ISLAMABAD: Encased in glass at the center of a softly lit hall in Islamabad’s Radio Pakistan museum stands a towering relic of the country’s birth — a Marconi transmitter that once carried the solemn words:
“This is Pakistan Broadcasting Service, Lahore. We now bring to you a special program on ‘The Dawn of Independence.’”
It was the night of August 13, 1947. As the world tuned in, the voices of broadcasters Zahur Azar and Mustafa Ali Hamdani broke the silence, one in English, the other in Urdu, to announce the creation of a new nation.
Installed in Lahore in 1937 as part of British India’s early radio infrastructure, the transmitter was repurposed a decade later to deliver the defining broadcast of Pakistan’s emergence as an independent state.
Today, nearly eight decades on, it has found a second life in the capital, restored, preserved, and displayed as a monument to the country’s broadcast and political history.
“This transmitter was stored away in our engineering store for years,” Saeed Ahmed Shaikh, director-general of Radio Pakistan, told Arab News.
“It was vacuum tube technology, obsolete. But because vibrant nations preserve and document their history, we brought it here, restored it, and put it on display.”
BROADCAST THAT ECHOED THROUGH TIME
Back in 1947, radio was the most immediate and far-reaching medium available. Newsprint was slow, television still rare. The airwaves were how people learned of revolution, war — and freedom. And this Marconi machine was how Pakistan was introduced to itself and the world.
“It wasn’t just a broadcast,” Shaikh said. “It was the dawn of a new era.”
Restored in 2020, the transmitter is now the centerpiece of a museum that charts nearly a century of Pakistani broadcasting. The collection includes microphones, vinyl records, antique radios, classical music recordings, and the original Urdu and English scripts of landmark news bulletins.
Among the artifacts is the very microphone Hamdani used during his independence night announcement.
“We’re not just witnesses to history,” Shaikh added. “We’re its custodians. And we want our young generation to connect with that legacy.”
CRADLE OF MUSIC AND MEMORY
Founded in 1947, Radio Pakistan, also known as Pakistan Broadcasting Corporation, was not only the country’s first public broadcaster but also a formative platform for the country’s musical and cultural identity.
“If you ask the late Ustad Nusrat Fateh Ali Khan, he would tell you his first public performance was aired by Radio Pakistan. Same with Attaullah Khan Esakhelvi. These were voices we introduced to the world,” Shaikh said, naming giants of Pakistani music.

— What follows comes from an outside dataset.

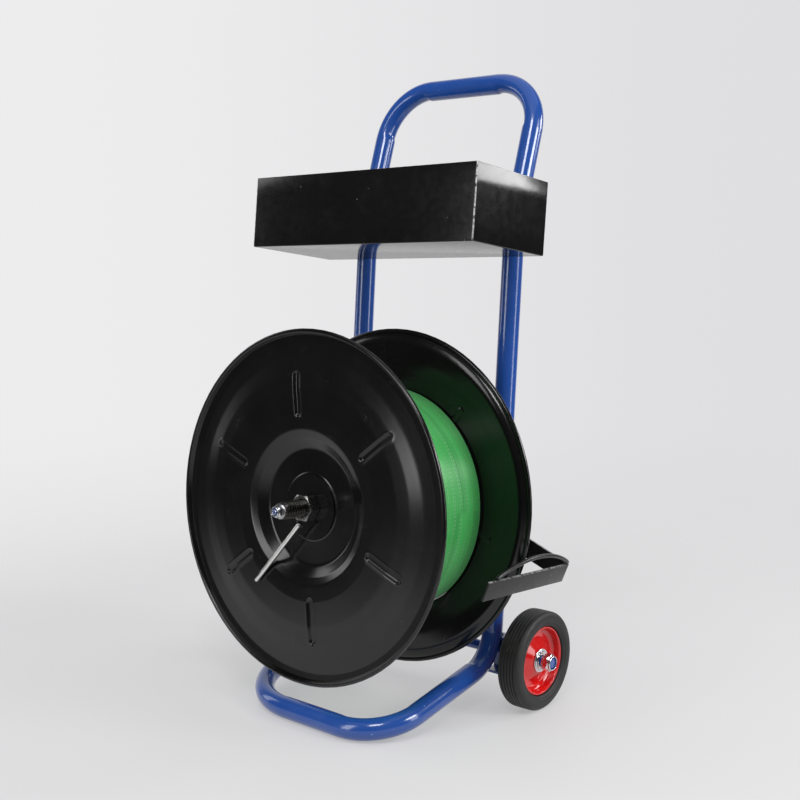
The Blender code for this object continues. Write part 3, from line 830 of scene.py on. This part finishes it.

Over the decades, Radio Pakistan aired everything from Sufi qawwalis to political speeches, public service announcements, and dramatic radio plays that reached millions. For many households, it was the soundtrack of a nation coming into its own.
DIGITAL ERA
Since assuming office as director-general in 2023, Shaikh has introduced reforms to bring the legacy broadcaster into the digital era. A major focus has been archiving and digitizing its vast music and speech recordings, some of which date back more than 70 years.
In partnership with a Chinese technology firm, Radio Pakistan is digitizing its full music archive, a collection scheduled to be accessible globally via platforms like Apple Music by September 2025.
“We’re moving fast,” Shaikh said. “Soon you’ll be able to access our music from anywhere, right on your phone.”
Already, the broadcaster boasts over a million followers on X, 2.7 million on Facebook, and a mobile app that streams live content from 53 stations across the country. Its digital reach spans far beyond Pakistan -to Gulf countries, Europe, and North America — connecting expatriates not just to news, but to familiar sounds and languages from home.
“[For us] the question is no longer, ‘How many people in Pakistan are listening?’” Shaikh said, when asked about a decline in radio audiences worldwide.
“The question now is: How many people worldwide are listening to Radio Pakistan?”